- **Task instructions**: Pull every "scene" line out of the data below.

___ Excerpted data ___

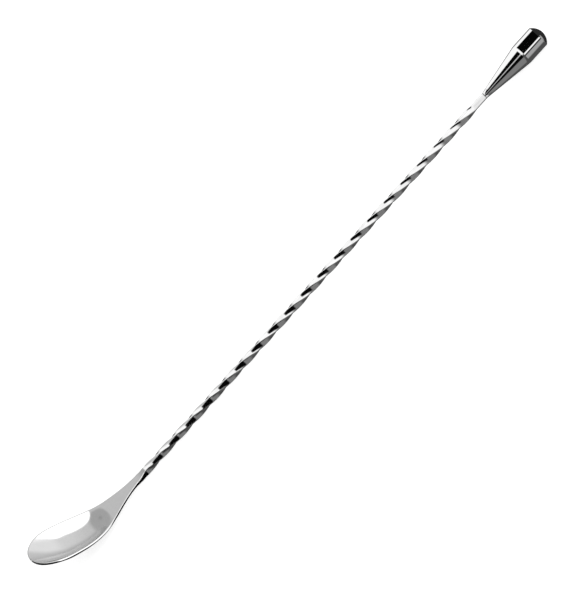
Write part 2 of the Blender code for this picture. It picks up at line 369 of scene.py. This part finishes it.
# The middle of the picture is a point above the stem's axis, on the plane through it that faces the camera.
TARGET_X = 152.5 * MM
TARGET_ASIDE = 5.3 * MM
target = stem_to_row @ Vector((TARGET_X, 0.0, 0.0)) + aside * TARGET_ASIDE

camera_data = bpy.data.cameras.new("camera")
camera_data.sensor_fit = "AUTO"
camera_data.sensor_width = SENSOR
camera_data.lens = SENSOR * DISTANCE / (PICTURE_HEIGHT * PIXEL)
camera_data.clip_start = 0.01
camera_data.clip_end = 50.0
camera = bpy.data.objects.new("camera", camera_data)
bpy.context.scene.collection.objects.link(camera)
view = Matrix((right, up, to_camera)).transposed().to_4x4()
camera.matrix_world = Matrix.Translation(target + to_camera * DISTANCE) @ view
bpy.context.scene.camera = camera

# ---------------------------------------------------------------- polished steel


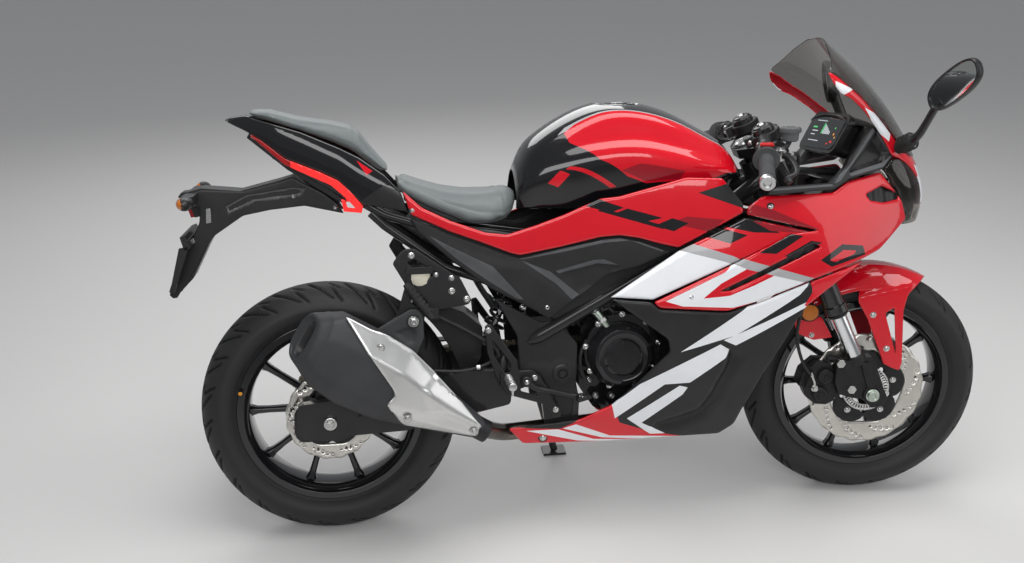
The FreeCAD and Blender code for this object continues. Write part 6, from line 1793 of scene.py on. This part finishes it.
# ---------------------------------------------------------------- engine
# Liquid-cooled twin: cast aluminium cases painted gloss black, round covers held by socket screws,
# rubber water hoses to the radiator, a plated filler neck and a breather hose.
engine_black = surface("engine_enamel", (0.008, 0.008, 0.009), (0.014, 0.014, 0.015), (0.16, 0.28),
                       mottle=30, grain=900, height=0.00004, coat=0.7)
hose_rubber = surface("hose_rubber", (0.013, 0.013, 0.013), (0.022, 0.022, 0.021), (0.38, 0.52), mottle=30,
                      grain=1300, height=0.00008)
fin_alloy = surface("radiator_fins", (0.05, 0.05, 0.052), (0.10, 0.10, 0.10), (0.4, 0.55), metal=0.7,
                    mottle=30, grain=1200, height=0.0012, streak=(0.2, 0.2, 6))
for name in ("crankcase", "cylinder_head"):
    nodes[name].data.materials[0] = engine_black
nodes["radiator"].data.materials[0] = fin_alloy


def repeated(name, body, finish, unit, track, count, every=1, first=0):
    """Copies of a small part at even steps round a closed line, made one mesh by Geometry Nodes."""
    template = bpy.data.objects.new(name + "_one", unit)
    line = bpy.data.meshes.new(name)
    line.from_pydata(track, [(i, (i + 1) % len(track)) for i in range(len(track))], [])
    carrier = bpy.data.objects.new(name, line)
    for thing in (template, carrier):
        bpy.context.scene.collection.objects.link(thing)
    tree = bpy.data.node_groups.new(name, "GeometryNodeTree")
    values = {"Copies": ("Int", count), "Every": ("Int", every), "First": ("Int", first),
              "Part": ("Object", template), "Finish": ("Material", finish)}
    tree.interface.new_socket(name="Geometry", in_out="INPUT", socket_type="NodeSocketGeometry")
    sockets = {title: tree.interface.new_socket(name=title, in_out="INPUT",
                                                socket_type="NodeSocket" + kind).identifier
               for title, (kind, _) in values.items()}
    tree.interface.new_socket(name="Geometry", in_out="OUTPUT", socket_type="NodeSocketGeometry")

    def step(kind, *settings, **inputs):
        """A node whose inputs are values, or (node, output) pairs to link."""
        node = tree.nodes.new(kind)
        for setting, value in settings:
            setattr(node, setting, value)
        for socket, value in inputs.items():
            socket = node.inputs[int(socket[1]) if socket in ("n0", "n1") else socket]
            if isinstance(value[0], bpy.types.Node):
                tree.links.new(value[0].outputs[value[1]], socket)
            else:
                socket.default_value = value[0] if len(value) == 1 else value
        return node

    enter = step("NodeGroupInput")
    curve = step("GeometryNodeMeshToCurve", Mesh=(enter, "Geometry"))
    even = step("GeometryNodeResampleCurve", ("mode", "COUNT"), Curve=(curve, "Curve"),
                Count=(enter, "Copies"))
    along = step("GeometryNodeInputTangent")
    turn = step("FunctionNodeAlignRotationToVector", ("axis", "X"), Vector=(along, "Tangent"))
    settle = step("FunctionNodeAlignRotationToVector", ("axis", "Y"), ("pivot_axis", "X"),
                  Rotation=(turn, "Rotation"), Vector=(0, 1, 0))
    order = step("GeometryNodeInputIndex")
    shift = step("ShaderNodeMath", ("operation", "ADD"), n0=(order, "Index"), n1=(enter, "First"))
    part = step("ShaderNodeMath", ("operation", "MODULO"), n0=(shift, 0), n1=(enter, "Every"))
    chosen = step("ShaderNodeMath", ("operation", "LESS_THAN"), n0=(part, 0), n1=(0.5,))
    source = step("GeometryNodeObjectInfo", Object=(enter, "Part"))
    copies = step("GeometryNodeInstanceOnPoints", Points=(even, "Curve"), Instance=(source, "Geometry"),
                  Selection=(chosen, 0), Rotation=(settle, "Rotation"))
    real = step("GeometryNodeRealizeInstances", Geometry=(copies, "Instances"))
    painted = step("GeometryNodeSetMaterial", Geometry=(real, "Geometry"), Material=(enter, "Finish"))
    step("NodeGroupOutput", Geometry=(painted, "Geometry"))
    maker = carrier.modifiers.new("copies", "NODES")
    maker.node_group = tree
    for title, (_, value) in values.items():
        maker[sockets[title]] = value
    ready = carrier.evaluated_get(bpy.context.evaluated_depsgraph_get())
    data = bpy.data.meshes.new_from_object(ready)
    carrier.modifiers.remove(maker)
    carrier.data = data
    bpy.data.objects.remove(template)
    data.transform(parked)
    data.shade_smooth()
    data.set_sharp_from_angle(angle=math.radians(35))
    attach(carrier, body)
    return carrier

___

- **Response to the task**:
Write part 2 of the Blender code for this picture. It picks up at line 369 of scene.py. This part finishes it.
bpy.context.scene.collection.objects.link(camera)
bpy.context.scene.camera = camera
The FreeCAD and Blender code for this object continues. Write part 6, from line 1793 of scene.py on. This part finishes it.
        bpy.context.scene.collection.objects.link(thing)